The Supreme Court of the United States held that Section 1983 "creates a species of tort liability." Heck v. Humphrey , 512 U.S. 477, 483 (1994) (quoting Memphis Cmty. Sch. Dist. v. Stachura , 477 U.S. 299, 305 (1986)). The common law tort rules that have developed to define the elements of damages and the prerequisites for their recovery "are the appropriate starting point for the inquiry under [Section] 1983." Heck , 512 U.S. at 483 (quoting Carey v. Piphus , 435 U.S. 247, 257-58 (1978)). Therefore, when identifying an accrual date in a Section 1983 action, we are to consider the common law's treatment of the cause of action by identifying "the closest analogy to claims of the type considered." Wallace , 549 U.S. at 388 (citing Heck , 512 U.S. at 484).

In Heck, a prisoner challenged the legality of the investigation that led to his conviction for voluntary manslaughter by filing a Section 1983 action. There, the Supreme Court held that the common law cause of action for malicious prosecution provided the closest analogy to the claims at issue because, "unlike the related cause of action for false arrest or imprisonment, it permits damages for confinement imposed pursuant to legal process." Heck , 512 U.S. at 484.

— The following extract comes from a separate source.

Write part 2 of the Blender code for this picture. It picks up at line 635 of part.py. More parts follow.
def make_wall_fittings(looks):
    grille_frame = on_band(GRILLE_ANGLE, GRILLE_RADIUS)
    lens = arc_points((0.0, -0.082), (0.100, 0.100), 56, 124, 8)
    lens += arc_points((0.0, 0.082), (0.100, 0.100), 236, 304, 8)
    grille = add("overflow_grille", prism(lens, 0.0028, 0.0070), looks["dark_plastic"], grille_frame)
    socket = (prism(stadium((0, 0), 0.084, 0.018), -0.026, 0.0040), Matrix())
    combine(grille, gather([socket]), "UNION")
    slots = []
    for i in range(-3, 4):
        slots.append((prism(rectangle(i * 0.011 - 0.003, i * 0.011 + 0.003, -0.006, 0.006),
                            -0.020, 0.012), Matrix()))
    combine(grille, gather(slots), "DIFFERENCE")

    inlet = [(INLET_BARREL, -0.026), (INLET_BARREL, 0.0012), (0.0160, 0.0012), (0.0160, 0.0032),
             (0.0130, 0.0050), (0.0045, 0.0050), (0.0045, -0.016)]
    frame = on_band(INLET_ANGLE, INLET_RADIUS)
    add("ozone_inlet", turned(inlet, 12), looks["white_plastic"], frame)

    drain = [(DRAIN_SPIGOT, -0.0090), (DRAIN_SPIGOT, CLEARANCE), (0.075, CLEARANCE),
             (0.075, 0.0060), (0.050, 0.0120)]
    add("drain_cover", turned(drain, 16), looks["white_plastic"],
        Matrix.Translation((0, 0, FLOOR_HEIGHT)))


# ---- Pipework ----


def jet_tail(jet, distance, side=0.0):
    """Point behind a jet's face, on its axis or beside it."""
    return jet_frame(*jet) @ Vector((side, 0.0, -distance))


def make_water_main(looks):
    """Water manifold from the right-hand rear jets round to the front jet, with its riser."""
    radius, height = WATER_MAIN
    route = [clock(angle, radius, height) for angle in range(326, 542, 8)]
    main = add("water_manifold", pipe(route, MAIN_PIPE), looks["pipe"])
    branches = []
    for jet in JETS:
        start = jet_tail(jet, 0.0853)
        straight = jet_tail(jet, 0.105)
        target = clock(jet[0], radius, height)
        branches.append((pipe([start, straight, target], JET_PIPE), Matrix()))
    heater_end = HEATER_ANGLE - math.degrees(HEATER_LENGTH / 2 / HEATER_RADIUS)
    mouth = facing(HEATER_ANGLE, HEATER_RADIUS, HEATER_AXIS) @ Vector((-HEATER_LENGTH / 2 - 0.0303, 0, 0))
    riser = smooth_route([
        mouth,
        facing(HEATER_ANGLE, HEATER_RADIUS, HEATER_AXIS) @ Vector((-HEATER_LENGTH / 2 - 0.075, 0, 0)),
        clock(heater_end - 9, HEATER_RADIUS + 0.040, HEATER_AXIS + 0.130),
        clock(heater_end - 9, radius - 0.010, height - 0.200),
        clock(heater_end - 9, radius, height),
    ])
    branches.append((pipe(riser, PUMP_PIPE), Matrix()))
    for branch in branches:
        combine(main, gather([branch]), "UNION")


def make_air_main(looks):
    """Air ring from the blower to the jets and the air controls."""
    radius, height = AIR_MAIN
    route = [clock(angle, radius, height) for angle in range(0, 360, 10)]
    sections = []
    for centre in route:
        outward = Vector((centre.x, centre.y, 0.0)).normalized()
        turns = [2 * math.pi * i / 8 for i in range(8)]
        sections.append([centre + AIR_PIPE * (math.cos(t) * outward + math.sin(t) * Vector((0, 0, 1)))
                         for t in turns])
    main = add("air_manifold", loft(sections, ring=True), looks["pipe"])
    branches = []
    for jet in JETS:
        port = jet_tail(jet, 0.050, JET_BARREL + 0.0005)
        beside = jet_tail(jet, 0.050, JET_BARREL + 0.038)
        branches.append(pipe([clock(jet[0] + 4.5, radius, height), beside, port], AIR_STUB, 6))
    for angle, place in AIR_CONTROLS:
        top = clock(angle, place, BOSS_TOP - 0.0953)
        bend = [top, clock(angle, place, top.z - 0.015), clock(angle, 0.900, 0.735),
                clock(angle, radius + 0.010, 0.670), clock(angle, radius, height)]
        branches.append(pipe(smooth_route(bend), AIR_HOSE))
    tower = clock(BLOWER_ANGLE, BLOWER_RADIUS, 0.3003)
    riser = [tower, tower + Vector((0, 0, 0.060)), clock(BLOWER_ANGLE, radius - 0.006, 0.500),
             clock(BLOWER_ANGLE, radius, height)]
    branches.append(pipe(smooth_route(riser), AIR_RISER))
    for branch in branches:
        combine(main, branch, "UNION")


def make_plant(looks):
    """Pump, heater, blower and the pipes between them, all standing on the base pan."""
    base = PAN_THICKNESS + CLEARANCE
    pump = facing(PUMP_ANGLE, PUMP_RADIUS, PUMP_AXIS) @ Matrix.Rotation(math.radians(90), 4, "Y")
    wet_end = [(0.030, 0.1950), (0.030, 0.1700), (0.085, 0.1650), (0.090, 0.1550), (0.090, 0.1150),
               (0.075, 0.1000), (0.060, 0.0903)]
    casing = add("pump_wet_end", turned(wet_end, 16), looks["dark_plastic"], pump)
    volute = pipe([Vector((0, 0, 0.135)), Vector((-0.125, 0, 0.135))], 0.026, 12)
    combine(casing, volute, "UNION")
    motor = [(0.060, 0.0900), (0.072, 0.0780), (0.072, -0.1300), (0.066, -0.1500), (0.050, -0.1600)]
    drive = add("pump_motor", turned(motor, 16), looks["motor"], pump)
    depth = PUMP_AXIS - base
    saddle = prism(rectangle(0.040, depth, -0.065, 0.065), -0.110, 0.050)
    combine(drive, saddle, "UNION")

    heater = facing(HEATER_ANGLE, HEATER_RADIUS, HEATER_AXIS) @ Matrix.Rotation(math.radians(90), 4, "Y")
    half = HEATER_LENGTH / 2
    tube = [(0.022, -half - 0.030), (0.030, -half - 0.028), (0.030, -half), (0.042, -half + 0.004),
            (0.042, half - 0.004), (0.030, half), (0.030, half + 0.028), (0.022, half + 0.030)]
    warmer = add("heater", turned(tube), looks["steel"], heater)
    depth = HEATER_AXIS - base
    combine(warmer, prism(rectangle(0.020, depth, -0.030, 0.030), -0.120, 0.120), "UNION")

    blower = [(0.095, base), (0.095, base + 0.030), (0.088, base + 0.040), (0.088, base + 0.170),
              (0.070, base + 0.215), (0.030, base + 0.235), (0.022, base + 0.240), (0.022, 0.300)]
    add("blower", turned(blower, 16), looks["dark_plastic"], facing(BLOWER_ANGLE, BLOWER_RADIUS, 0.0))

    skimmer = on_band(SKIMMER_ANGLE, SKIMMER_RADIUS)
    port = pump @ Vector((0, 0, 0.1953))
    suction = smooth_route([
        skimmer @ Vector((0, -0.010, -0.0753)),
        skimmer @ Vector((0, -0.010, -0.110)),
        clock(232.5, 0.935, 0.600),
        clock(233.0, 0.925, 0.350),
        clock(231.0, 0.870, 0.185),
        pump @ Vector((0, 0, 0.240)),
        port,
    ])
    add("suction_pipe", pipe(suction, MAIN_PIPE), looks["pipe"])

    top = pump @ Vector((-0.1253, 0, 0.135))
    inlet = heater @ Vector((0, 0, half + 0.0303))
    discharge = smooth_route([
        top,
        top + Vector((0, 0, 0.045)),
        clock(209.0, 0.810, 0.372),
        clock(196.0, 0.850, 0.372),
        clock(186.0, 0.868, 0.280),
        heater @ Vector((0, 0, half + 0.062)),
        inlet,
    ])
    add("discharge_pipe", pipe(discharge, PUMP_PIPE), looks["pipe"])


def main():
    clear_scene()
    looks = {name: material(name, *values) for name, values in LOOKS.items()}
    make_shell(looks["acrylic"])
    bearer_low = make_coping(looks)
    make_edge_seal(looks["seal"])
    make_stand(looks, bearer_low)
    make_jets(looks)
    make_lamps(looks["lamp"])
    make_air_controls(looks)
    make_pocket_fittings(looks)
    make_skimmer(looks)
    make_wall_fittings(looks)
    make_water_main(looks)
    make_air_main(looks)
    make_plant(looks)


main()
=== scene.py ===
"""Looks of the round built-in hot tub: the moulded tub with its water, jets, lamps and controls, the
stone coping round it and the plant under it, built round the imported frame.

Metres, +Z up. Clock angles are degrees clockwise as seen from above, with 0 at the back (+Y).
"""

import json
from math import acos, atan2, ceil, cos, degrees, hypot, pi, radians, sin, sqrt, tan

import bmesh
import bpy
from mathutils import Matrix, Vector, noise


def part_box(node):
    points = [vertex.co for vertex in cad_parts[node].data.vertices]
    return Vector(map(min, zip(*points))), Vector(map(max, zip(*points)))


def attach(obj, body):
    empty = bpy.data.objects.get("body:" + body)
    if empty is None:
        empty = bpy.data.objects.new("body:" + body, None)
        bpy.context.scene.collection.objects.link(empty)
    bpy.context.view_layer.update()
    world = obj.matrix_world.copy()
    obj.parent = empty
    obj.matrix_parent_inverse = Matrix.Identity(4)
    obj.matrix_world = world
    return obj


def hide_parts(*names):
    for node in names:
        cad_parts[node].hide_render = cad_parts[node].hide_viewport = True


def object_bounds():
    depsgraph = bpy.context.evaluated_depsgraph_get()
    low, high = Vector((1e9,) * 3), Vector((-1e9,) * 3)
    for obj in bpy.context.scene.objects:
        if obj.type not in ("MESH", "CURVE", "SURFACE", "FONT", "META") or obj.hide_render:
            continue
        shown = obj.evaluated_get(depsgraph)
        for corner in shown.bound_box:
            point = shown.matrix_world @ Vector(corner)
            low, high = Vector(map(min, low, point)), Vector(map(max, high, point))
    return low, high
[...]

In Wallace, a teenager suspected of murder was located, transported to the police station, and questioned into the early morning hours of the next day, when he then signed a confession. 549 U.S. at 386. After being convicted at trial, the petitioner filed a Section 1983 action alleging unlawful arrest. The Supreme Court reasoned that the closest common law analogy to the claim at issue was false imprisonment, [2] which meant unlawful detention without legal process. 549 U.S. at 388-89. The petitioner in Wallace was held without legal process because there was no warrant issued for his arrest. Id.

Here, Plaintiff's claims are best analogized to malicious prosecution because he was confined pursuant to legal process, i.e., an arrest warrant and two search warrants. Cf. Wallance, 549 U.S. at 389 (where plaintiff was held without process).

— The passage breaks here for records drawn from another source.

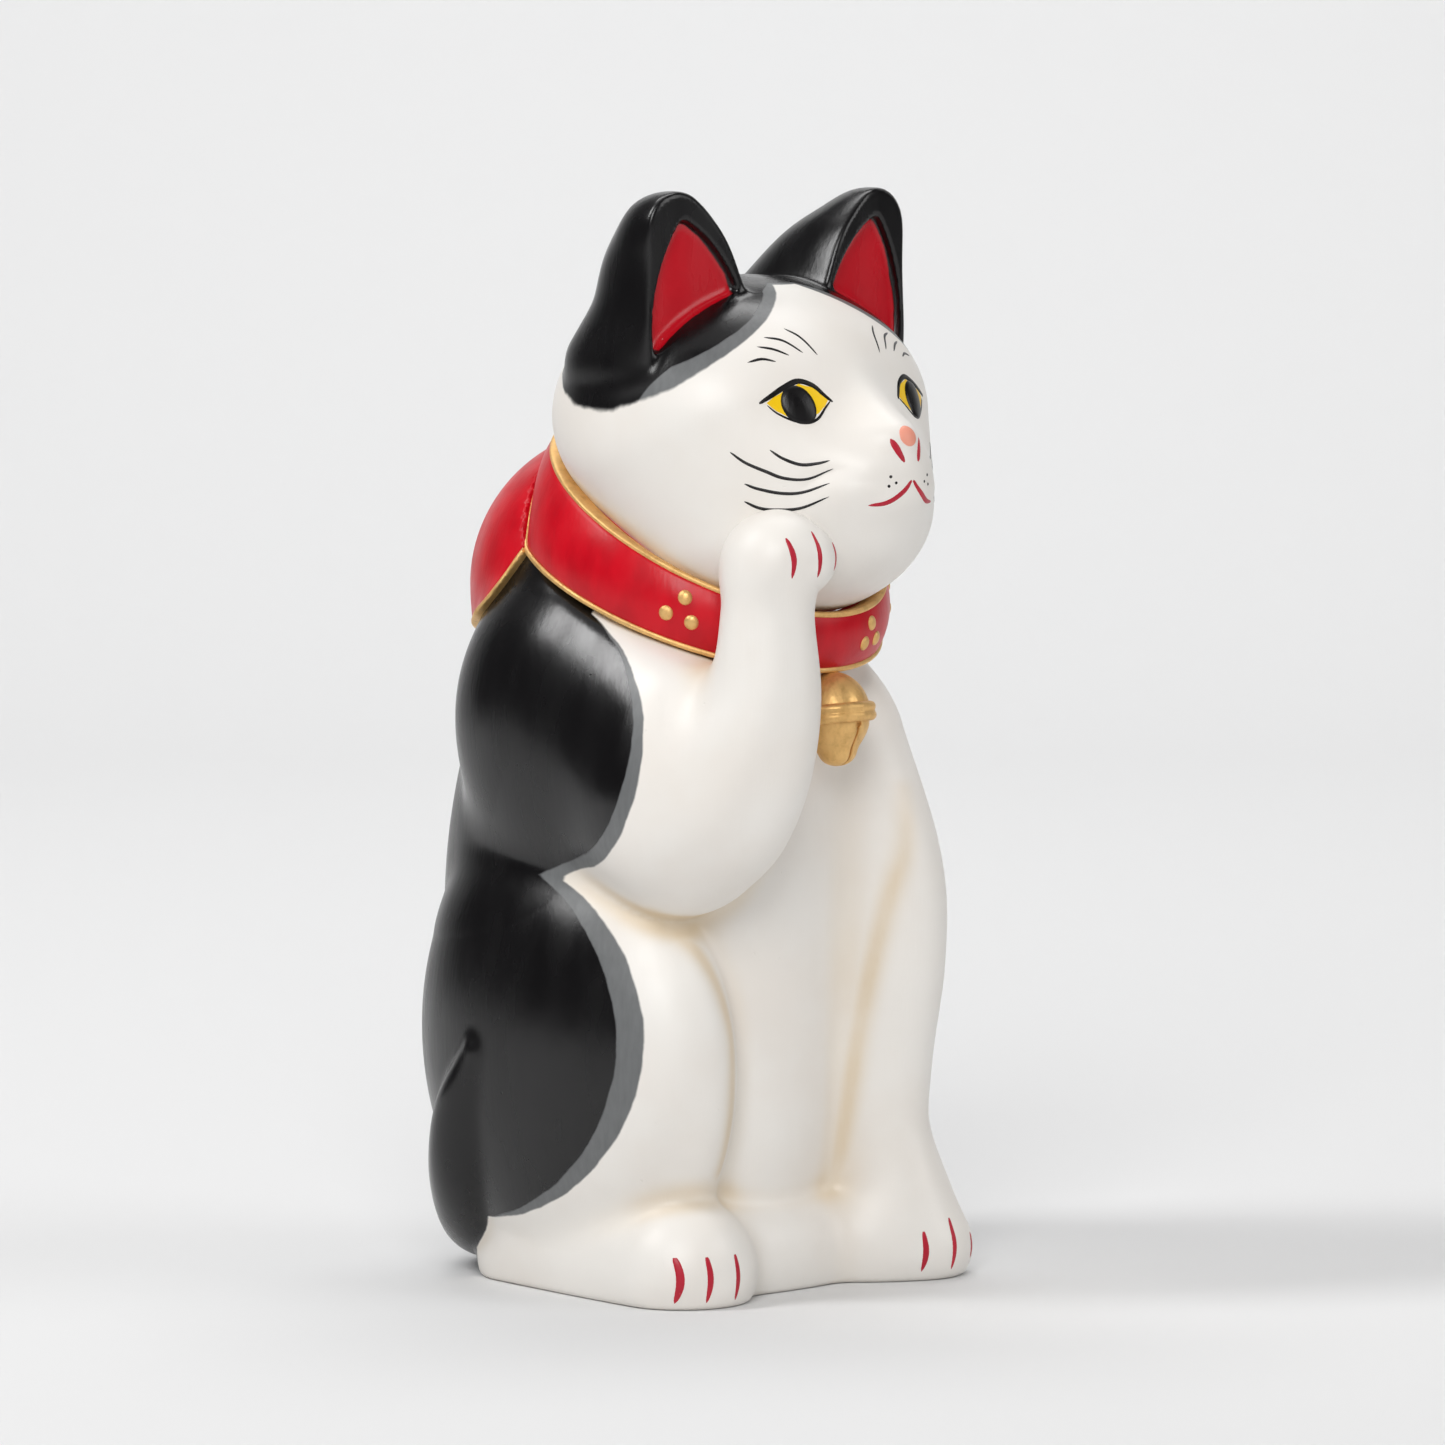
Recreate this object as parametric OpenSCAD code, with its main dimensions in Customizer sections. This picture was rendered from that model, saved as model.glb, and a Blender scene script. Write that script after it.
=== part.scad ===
// Beckoning cat figurine in painted, slip-cast ceramic: a hollow body and a hollow head
// luted together at a tilted neck line, with the raised right forelimb, the ears, the tail,
// the collar, the kerchief and the bell added as separate pieces of clay.
//
// Millimetres. The origin is the middle of the underside, +Z is up, the cat looks along -Y
// and its own left side is +X. Every mass is drawn for a 300 mm cat and scaled by k.

/* [Figure] */
// Height from the shelf to the ear tips
figure_h = 300; // [210:5:390]
// Thickness of the cast clay wall
wall = 5; // [3:0.5:7]

/* [Collar] */
// Width of the raised gold edging
trim_w = 2.4; // [1.6:0.2:3.2]
// Diameter of each gold dot on the collar
dot_d = 4; // [3:0.25:5]
// Diameter of the bell
bell_d = 20; // [17:0.5:22]

/* [Underside] */
// Diameter of the disc that closes the body underneath
base_d = 72; // [60:2:76]
// Diameter of the hole that lets air out in the kiln
vent_d = 12; // [8:1:16]

/* [Hidden] */

k = figure_h / 300;
skin_fn = 30;       // facets round an outer mass
inner_fn = 18;      // facets round a mass of the hollow
cut = 0.01;         // overshoot that keeps a cut face clean
far = 400 * k;      // longer than the whole figure

// Collar: a band between two round rims, each in a plane that rises toward the nape.
low_rim_y = -15.6 * k;
low_rim_r = 48.9 * k;
low_rim_z = 190.6 * k;
low_rim_tilt = 23;
top_rim_y = -22.5 * k;
top_rim_r = 45.4 * k;
top_rim_z = 210.6 * k;
top_rim_tilt = 29;
neck_y = -20 * k;
nape_z = 122 * k;
nape_tilt = 70;
joint_z = 200 * k;
joint_tilt = 26;

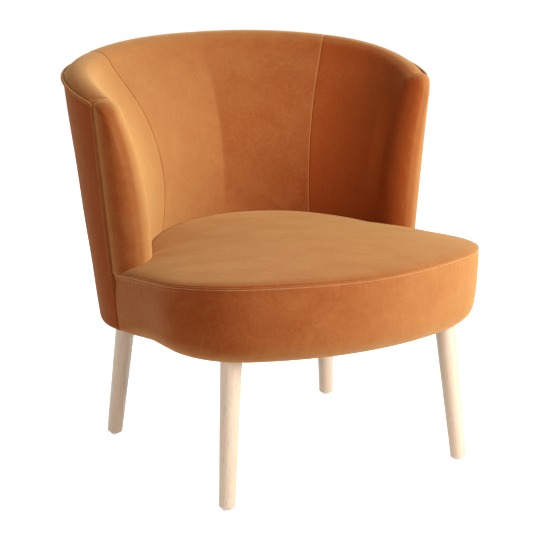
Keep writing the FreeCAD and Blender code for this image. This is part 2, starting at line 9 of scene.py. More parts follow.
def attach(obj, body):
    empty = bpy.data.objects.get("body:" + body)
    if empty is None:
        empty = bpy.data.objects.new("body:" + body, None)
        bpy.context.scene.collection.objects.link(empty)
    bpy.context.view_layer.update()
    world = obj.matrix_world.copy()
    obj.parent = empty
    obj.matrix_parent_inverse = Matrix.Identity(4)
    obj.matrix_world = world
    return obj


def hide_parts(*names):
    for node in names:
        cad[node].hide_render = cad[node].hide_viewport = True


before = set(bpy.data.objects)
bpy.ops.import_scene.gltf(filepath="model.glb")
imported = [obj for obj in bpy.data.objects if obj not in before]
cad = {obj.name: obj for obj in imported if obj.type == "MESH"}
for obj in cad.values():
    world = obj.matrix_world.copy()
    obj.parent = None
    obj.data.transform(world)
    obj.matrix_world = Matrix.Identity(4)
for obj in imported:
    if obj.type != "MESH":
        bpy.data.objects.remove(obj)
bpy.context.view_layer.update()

Under the common law, the standard rule is that accrual occurs when a Plaintiff has a complete and present cause of action. Wallace , 549 U.S. at 388. "Just as a cause of action for malicious prosecution does not accrue until the criminal proceedings have terminated in the plaintiff's favor, so also a § 1983 cause of action for damages attributable to an unconstitutional conviction or sentence does not accrue until the conviction or sentence has been invalidated." Heck , 512 U.S. at 489. Therefore, Plaintiff had no cause of action until his conviction was invalidated, which occurred, at the earliest, on October 26, 2011 when the evidence against him was suppressed.[3]

The Court rejects Defendants' argument that, based on a footnote in Heck, which is referenced in Macnamara v. Hess , 67 Fed.App'x. 139 (3d Cir. 2003), the Heck rule does not apply to a lawsuit seeking damages for an illegal search or seizure because such a claim, even if successful, would not necessarily imply the conviction was unlawful. See Heck , 512 U.S. at 487 n. 7. In Heck, the Supreme Court explained that, because a civil action cannot be used to collaterally attack a criminal conviction, a Section 1983 claim for damages must be dismissed where the success of the action would imply the invalidity of an outstanding conviction. Heck , 512 U.S. at 487. The exception to this rule, the Court noted, was the situation where the District Court determines that a prisoner's Section 1983 action will not demonstrate the invalidity of an outstanding criminal judgment even if successful. Id.

Here, there is nothing in the record capable of purging the taint of the first search warrant that led to the issuance of the second search warrant and the discovery of the illegally obtained evidence. There was no independent source, inevitable discovery, or harmless error theory that could be used to justify the police action. Heck , 512 U.S. at 487 n.7. Additionally, unlike the situation contemplated or set forth in Heck, the conviction here has already been invalidated. There is no risk that the result of this Section 1983 action will call into question an existing or inchoate criminal conviction. Thus, the statute of limitations on Plaintiff's Fourth Amendment based claims began to run on October 26, 2011, less than two (2) years before the filing of this lawsuit.

Defendants also contend that Plaintiff's failure to train claims are barred by the statute of limitations. The court disagrees and finds that Plaintiff's failure to train claims are timely.

"Under 42 U.S.C. § 1983, a municipality may be liable for the failure to train its employees only where that failure amounts to deliberate indifference to the [constitutional] rights of persons with whom the police come in contact.'" Doe v. Luzerne Cty. , 660 F.3d 169, 179-80 (3d Cir. 2011)(citing Canton v. Harris , 489 U.S. 378, 388 (1989)). A police chief may be liable under Section 1983 on a theory of supervisory liability. See Brown v. Muhlenberg Twp. , 269 F.3d 205, 217 (3d Cir. 2001)(citing Sample v. Diecks , 885 F.2d 1099, 1118 (3d. Cir. 1989)). As stated above, a Section 1983 claim for damages from an unconstitutional conviction does not accrue until the conviction is invalidated. Heck , 512 U.S. at 489. Because the "failure to train" claims are in this regard inexorably intertwined with the core Fourth and Fourteenth Amendment claims remaining as to Diebold and the Borough, they to are governed by the same statute of limitations analysis and application.

These claims, like Plaintiff's more direct claims for violation of his Fourth and Fourteenth Amendment rights, did not accrue until, at the earliest, October 26, 2011, when the evidence against him was suppressed. Therefore, Plaintiffs failure to train claims against Diebold and the Borough are also timely.

An appropriate Order will be entered.